— begin —

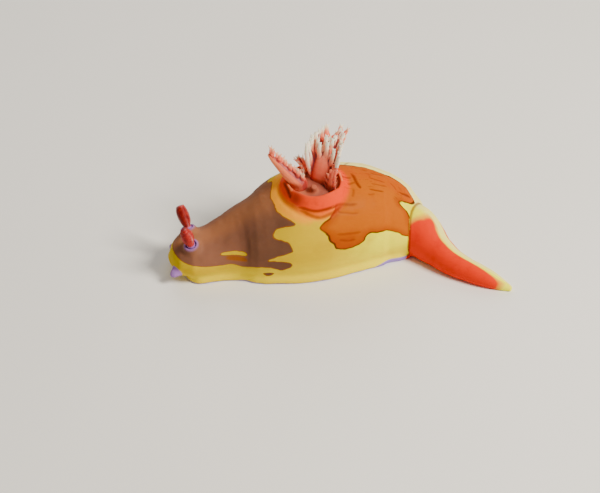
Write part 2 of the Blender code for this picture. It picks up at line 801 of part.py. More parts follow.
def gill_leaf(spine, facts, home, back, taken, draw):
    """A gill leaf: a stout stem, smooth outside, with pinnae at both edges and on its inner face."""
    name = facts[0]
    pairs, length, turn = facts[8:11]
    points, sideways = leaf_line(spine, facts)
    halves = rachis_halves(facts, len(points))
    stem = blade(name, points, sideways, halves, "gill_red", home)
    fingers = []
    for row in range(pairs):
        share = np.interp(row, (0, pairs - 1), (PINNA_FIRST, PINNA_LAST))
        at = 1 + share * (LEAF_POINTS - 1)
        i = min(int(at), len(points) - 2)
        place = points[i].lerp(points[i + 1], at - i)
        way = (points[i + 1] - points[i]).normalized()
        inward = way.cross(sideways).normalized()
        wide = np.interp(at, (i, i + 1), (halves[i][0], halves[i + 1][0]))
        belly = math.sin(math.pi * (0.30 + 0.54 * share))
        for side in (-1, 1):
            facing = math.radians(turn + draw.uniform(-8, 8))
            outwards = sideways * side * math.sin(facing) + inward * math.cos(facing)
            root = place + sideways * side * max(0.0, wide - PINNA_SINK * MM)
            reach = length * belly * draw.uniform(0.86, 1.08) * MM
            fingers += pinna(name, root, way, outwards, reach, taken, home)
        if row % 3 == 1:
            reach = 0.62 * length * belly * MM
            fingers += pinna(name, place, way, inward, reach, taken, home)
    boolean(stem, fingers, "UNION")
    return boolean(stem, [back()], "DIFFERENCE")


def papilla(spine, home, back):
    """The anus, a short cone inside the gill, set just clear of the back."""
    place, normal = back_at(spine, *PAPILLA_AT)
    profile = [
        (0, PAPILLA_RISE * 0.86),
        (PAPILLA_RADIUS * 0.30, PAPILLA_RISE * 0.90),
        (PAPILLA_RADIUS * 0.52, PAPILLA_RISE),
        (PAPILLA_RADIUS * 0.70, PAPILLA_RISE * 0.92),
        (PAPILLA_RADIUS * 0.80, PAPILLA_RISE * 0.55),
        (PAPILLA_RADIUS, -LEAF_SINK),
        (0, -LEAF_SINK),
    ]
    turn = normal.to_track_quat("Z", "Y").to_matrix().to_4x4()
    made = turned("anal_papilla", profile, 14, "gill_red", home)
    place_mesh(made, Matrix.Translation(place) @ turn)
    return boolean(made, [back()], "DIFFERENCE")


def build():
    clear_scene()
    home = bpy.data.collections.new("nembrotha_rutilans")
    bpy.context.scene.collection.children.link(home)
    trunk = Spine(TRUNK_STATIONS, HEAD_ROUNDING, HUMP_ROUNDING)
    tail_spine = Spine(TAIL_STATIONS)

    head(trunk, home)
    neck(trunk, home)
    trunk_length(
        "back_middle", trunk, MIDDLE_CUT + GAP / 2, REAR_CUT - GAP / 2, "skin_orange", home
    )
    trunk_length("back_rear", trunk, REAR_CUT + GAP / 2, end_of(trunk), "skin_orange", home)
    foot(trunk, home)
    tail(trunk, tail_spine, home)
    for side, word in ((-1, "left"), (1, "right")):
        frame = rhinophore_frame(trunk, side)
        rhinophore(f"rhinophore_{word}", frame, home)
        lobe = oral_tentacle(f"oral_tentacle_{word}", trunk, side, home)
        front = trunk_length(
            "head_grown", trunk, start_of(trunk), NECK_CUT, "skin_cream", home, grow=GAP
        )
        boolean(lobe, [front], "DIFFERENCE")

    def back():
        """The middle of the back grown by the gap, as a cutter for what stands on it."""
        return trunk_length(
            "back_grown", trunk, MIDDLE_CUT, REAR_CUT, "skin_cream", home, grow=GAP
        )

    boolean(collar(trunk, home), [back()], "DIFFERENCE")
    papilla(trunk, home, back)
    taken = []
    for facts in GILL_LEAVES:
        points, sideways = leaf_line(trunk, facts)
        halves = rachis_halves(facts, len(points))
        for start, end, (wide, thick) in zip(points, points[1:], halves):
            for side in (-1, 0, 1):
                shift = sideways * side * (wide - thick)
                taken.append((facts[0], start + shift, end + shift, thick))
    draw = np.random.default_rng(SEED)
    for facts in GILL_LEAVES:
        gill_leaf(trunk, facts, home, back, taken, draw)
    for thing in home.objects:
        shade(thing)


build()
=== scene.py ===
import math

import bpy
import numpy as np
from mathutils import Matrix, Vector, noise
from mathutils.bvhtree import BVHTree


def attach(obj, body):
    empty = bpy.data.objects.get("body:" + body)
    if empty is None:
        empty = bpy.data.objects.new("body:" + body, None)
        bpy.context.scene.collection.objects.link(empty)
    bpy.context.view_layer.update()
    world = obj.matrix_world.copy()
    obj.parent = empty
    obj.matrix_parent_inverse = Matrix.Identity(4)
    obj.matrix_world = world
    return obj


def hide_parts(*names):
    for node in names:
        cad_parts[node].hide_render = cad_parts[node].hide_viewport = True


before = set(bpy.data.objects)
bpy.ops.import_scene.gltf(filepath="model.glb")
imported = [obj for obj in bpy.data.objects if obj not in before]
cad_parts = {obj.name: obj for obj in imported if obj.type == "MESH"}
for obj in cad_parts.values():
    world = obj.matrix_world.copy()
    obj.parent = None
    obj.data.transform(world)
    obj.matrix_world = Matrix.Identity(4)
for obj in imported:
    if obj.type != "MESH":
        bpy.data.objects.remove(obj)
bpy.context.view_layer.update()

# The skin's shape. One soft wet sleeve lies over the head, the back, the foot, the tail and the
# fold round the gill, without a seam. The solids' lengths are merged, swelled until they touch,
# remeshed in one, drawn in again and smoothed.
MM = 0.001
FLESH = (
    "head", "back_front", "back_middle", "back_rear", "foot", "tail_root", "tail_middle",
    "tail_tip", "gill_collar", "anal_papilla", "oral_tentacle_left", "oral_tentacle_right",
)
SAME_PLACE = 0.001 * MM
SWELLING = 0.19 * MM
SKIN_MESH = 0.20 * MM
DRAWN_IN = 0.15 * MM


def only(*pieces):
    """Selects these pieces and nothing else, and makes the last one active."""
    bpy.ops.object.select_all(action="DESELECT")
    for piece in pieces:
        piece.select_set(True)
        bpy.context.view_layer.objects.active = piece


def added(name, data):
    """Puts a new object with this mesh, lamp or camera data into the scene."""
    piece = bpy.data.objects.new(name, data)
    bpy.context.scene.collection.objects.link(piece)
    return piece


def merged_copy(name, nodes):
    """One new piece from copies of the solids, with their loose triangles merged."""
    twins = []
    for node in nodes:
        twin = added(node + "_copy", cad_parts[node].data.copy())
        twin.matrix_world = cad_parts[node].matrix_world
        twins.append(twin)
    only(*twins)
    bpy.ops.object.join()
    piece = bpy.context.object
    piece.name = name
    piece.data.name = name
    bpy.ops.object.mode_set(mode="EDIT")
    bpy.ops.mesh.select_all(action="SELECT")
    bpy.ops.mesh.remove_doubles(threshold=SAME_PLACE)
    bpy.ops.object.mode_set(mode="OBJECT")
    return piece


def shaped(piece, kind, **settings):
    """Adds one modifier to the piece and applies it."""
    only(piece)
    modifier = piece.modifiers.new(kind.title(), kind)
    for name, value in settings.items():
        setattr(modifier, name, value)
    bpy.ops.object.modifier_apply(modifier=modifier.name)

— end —

(Task brief): From the first line to the last, please quote the material above exactly.

(Right answer):
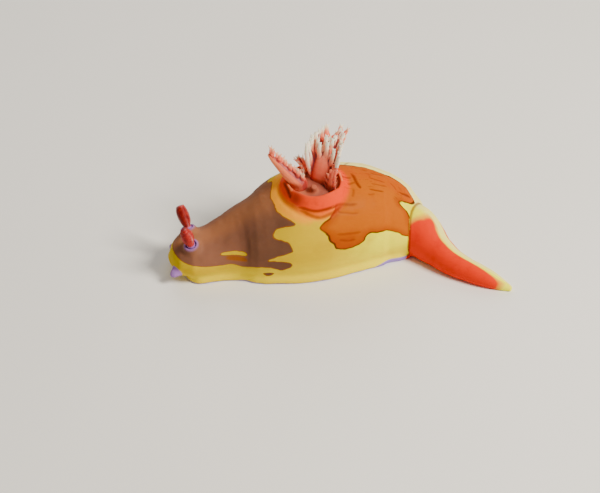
Write part 2 of the Blender code for this picture. It picks up at line 801 of part.py. More parts follow.
def gill_leaf(spine, facts, home, back, taken, draw):
    """A gill leaf: a stout stem, smooth outside, with pinnae at both edges and on its inner face."""
    name = facts[0]
    pairs, length, turn = facts[8:11]
    points, sideways = leaf_line(spine, facts)
    halves = rachis_halves(facts, len(points))
    stem = blade(name, points, sideways, halves, "gill_red", home)
    fingers = []
    for row in range(pairs):
        share = np.interp(row, (0, pairs - 1), (PINNA_FIRST, PINNA_LAST))
        at = 1 + share * (LEAF_POINTS - 1)
        i = min(int(at), len(points) - 2)
        place = points[i].lerp(points[i + 1], at - i)
        way = (points[i + 1] - points[i]).normalized()
        inward = way.cross(sideways).normalized()
        wide = np.interp(at, (i, i + 1), (halves[i][0], halves[i + 1][0]))
        belly = math.sin(math.pi * (0.30 + 0.54 * share))
        for side in (-1, 1):
            facing = math.radians(turn + draw.uniform(-8, 8))
            outwards = sideways * side * math.sin(facing) + inward * math.cos(facing)
            root = place + sideways * side * max(0.0, wide - PINNA_SINK * MM)
            reach = length * belly * draw.uniform(0.86, 1.08) * MM
            fingers += pinna(name, root, way, outwards, reach, taken, home)
        if row % 3 == 1:
            reach = 0.62 * length * belly * MM
            fingers += pinna(name, place, way, inward, reach, taken, home)
    boolean(stem, fingers, "UNION")
    return boolean(stem, [back()], "DIFFERENCE")


def papilla(spine, home, back):
    """The anus, a short cone inside the gill, set just clear of the back."""
    place, normal = back_at(spine, *PAPILLA_AT)
    profile = [
        (0, PAPILLA_RISE * 0.86),
        (PAPILLA_RADIUS * 0.30, PAPILLA_RISE * 0.90),
        (PAPILLA_RADIUS * 0.52, PAPILLA_RISE),
        (PAPILLA_RADIUS * 0.70, PAPILLA_RISE * 0.92),
        (PAPILLA_RADIUS * 0.80, PAPILLA_RISE * 0.55),
        (PAPILLA_RADIUS, -LEAF_SINK),
        (0, -LEAF_SINK),
    ]
    turn = normal.to_track_quat("Z", "Y").to_matrix().to_4x4()
    made = turned("anal_papilla", profile, 14, "gill_red", home)
    place_mesh(made, Matrix.Translation(place) @ turn)
    return boolean(made, [back()], "DIFFERENCE")


def build():
    clear_scene()
    home = bpy.data.collections.new("nembrotha_rutilans")
    bpy.context.scene.collection.children.link(home)
    trunk = Spine(TRUNK_STATIONS, HEAD_ROUNDING, HUMP_ROUNDING)
    tail_spine = Spine(TAIL_STATIONS)

    head(trunk, home)
    neck(trunk, home)
    trunk_length(
        "back_middle", trunk, MIDDLE_CUT + GAP / 2, REAR_CUT - GAP / 2, "skin_orange", home
    )
    trunk_length("back_rear", trunk, REAR_CUT + GAP / 2, end_of(trunk), "skin_orange", home)
    foot(trunk, home)
    tail(trunk, tail_spine, home)
    for side, word in ((-1, "left"), (1, "right")):
        frame = rhinophore_frame(trunk, side)
        rhinophore(f"rhinophore_{word}", frame, home)
        lobe = oral_tentacle(f"oral_tentacle_{word}", trunk, side, home)
        front = trunk_length(
            "head_grown", trunk, start_of(trunk), NECK_CUT, "skin_cream", home, grow=GAP
        )
        boolean(lobe, [front], "DIFFERENCE")

    def back():
        """The middle of the back grown by the gap, as a cutter for what stands on it."""
        return trunk_length(
            "back_grown", trunk, MIDDLE_CUT, REAR_CUT, "skin_cream", home, grow=GAP
        )

    boolean(collar(trunk, home), [back()], "DIFFERENCE")
    papilla(trunk, home, back)
    taken = []
    for facts in GILL_LEAVES:
        points, sideways = leaf_line(trunk, facts)
        halves = rachis_halves(facts, len(points))
        for start, end, (wide, thick) in zip(points, points[1:], halves):
            for side in (-1, 0, 1):
                shift = sideways * side * (wide - thick)
                taken.append((facts[0], start + shift, end + shift, thick))
    draw = np.random.default_rng(SEED)
    for facts in GILL_LEAVES:
        gill_leaf(trunk, facts, home, back, taken, draw)
    for thing in home.objects:
        shade(thing)


build()
=== scene.py ===
import math

import bpy
import numpy as np
from mathutils import Matrix, Vector, noise
from mathutils.bvhtree import BVHTree


def attach(obj, body):
    empty = bpy.data.objects.get("body:" + body)
    if empty is None:
        empty = bpy.data.objects.new("body:" + body, None)
        bpy.context.scene.collection.objects.link(empty)
    bpy.context.view_layer.update()
    world = obj.matrix_world.copy()
    obj.parent = empty
    obj.matrix_parent_inverse = Matrix.Identity(4)
    obj.matrix_world = world
    return obj


def hide_parts(*names):
    for node in names:
        cad_parts[node].hide_render = cad_parts[node].hide_viewport = True


before = set(bpy.data.objects)
bpy.ops.import_scene.gltf(filepath="model.glb")
imported = [obj for obj in bpy.data.objects if obj not in before]
cad_parts = {obj.name: obj for obj in imported if obj.type == "MESH"}
for obj in cad_parts.values():
    world = obj.matrix_world.copy()
    obj.parent = None
    obj.data.transform(world)
    obj.matrix_world = Matrix.Identity(4)
for obj in imported:
    if obj.type != "MESH":
        bpy.data.objects.remove(obj)
bpy.context.view_layer.update()

# The skin's shape. One soft wet sleeve lies over the head, the back, the foot, the tail and the
# fold round the gill, without a seam. The solids' lengths are merged, swelled until they touch,
# remeshed in one, drawn in again and smoothed.
MM = 0.001
FLESH = (
    "head", "back_front", "back_middle", "back_rear", "foot", "tail_root", "tail_middle",
    "tail_tip", "gill_collar", "anal_papilla", "oral_tentacle_left", "oral_tentacle_right",
)
SAME_PLACE = 0.001 * MM
SWELLING = 0.19 * MM
SKIN_MESH = 0.20 * MM
DRAWN_IN = 0.15 * MM


def only(*pieces):
    """Selects these pieces and nothing else, and makes the last one active."""
    bpy.ops.object.select_all(action="DESELECT")
    for piece in pieces:
        piece.select_set(True)
        bpy.context.view_layer.objects.active = piece


def added(name, data):
    """Puts a new object with this mesh, lamp or camera data into the scene."""
    piece = bpy.data.objects.new(name, data)
    bpy.context.scene.collection.objects.link(piece)
    return piece


def merged_copy(name, nodes):
    """One new piece from copies of the solids, with their loose triangles merged."""
    twins = []
    for node in nodes:
        twin = added(node + "_copy", cad_parts[node].data.copy())
        twin.matrix_world = cad_parts[node].matrix_world
        twins.append(twin)
    only(*twins)
    bpy.ops.object.join()
    piece = bpy.context.object
    piece.name = name
    piece.data.name = name
    bpy.ops.object.mode_set(mode="EDIT")
    bpy.ops.mesh.select_all(action="SELECT")
    bpy.ops.mesh.remove_doubles(threshold=SAME_PLACE)
    bpy.ops.object.mode_set(mode="OBJECT")
    return piece


def shaped(piece, kind, **settings):
    """Adds one modifier to the piece and applies it."""
    only(piece)
    modifier = piece.modifiers.new(kind.title(), kind)
    for name, value in settings.items():
        setattr(modifier, name, value)
    bpy.ops.object.modifier_apply(modifier=modifier.name)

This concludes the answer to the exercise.